─── AVAILABLE DATA ───

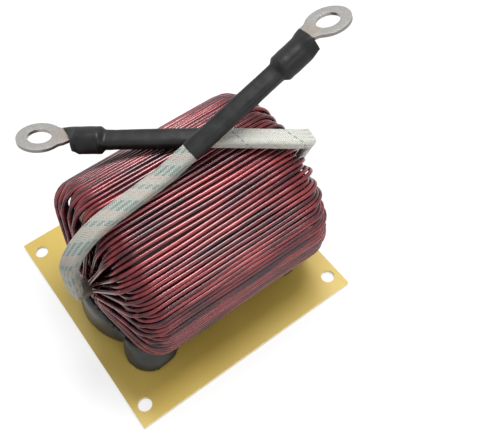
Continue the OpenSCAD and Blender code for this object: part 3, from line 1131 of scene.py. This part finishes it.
@dataclass
class WovenSleeve:
    """Braided glass sleeve: yarns that pass over and under each other round a flat bundle.

    Attributes:
        lead: Lead that it covers.
        carriers: Yarns of each hand.
        pitch: Length in which a yarn goes once round.
        rise: How far a yarn swings out and in as it crosses the others.
        crown: How far a yarn's edges lie below its middle.
        thick: Thickness of a yarn.
        spread: Half a yarn's width, as a share of its lane.
        foot: How far the sleeve starts from the end of the centre line.
        liner: Depth of the closed skin that fills the gaps between yarns.
        liner_sides: Points in a ring of that skin.
        arc: Largest turn from ring to ring, in degrees.
        pace: Largest distance from ring to ring.
        turn_from: Run at which the sleeve begins to turn to the source's wide axis.
        turn_end: Distance from its end at which it has turned.
    """

    lead: Lead
    carriers: int = 24
    pitch: float = 19.0
    rise: float = 0.075
    crown: float = 0.05
    thick: float = 0.11
    spread: float = 0.47
    foot: float = 0.4
    liner: float = 0.17
    liner_sides: int = 24
    arc: float = 5.0
    pace: float = 0.45
    turn_from: float = 12.0
    turn_end: float = 4.0

    def stations(self) -> list[Station]:
        """Sample the sleeve's centre line.

        Returns:
            Stations from the mouth of the winding to just inside the shrunk tube, where the wide
            axis has turned to that of the source's route.
        """
        lead = self.lead
        start = lead.laid.corners[0] + lead.laid.legs()[0] * self.foot
        route = Route([start, *lead.laid.corners[1:]], lead.laid.bends).cut(lead.sleeve_end)
        stations = route.stations(lead.wide, self.arc, self.pace)
        goal, last = lead.route.wides(lead.wide)[-1], stations[-1]
        slip = math.atan2(goal.dot(last.thin), goal.dot(last.wide))
        for station in stations:
            turn = slip * ease(station.run, self.turn_from, last.run - self.turn_end)
            wide, thin = station.wide, station.thin
            station.wide = wide * math.cos(turn) + thin * math.sin(turn)
            station.thin = thin * math.cos(turn) - wide * math.sin(turn)
        return stations

    def yarn_rings(self, stations: list[Station], number: int, hand: int) -> list[list[Vector]]:
        """Shape one yarn.

        Args:
            stations: Stations along the lead.
            number: Yarn number within its hand.
            hand: 1 for the yarns that wind one way, -1 for the others.

        Returns:
            Rings of six points, in metres.
        """
        rings, half = [], self.spread / self.carriers
        profile = ((-1, -self.crown), (-0.45, 0), (0.45, 0), (1, -self.crown),
                   (0.8, -self.thick), (-0.8, -self.thick))
        for station in stations:
            section = self.lead.section(station.run)
            crossed = 2 * station.run * self.carriers / self.pitch
            share = number / self.carriers + hand * station.run / self.pitch
            height = hand * self.rise * math.cos(
                math.pi / 2 * (2 * number + hand * crossed - 0.5))
            ring = []
            for offset, drop in profile:
                place, normal = section.at(share + offset * half)
                ring.append(station.at(place + normal * (height + drop)))
            rings.append(ring)
        return rings

    def liner_ring(self, station: Station) -> list[Vector]:
        """Shape one ring of the closed liner.

        Args:
            station: Station on the lead.

        Returns:
            Points in metres.
        """
        section, count = self.lead.section(station.run), self.liner_sides
        places = (section.at(i / count) for i in range(count))
        return [station.at(place - normal * self.liner) for place, normal in places]

    def build(self, material: bpy.types.Material) -> None:
        """Make the sleeve's yarns and the liner under them.

        Args:
            material: Glass yarn.
        """
        stations, bm = self.stations(), bmesh.new()
        uv = bm.loops.layers.uv.new("UVMap")
        tint = bm.verts.layers.float.new("tracer")
        for hand in (1, -1):
            for number in range(self.carriers):
                rows = loft(bm, self.yarn_rings(stations, number, hand))
                marked = self.lead.tracers.get(hand * (number + 1), 0.0)
                for row, station in zip(rows, stations):
                    for column, vert in enumerate(row):
                        vert[tint] = marked
                        for corner in vert.link_loops:
                            # Across the yarn, with an offset of its own, and along it.
                            corner[uv].uv = (column / 6 + number * 0.37, station.run * 0.01)
                cap(bm, rows)
        cap(bm, loft(bm, [self.liner_ring(station) for station in stations[::2]]))
        mesh = mesh_from(bm, f"{self.lead.name}_woven_sleeve")
        mesh.materials.append(material)
        obj = new_object(f"{self.lead.name}_woven_sleeve", mesh)
        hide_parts(f"{self.lead.name}_sleeve")
        LOG.info("%s: %d faces", obj.name, len(mesh.polygons))


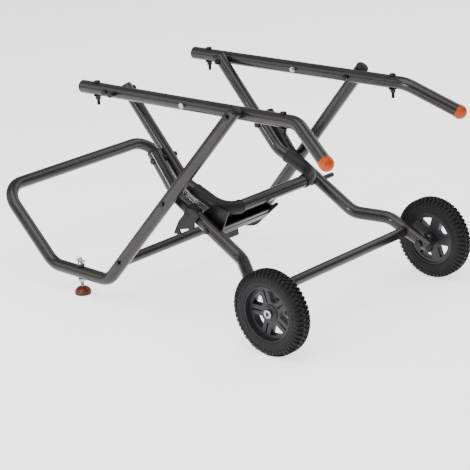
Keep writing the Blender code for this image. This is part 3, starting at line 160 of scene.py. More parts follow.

───

Pick out the lines above that hold the string "this" and show them.

REPLY:
Continue the OpenSCAD and Blender code for this object: part 3, from line 1131 of scene.py. This part finishes it.
Keep writing the Blender code for this image. This is part 3, starting at line 160 of scene.py. More parts follow.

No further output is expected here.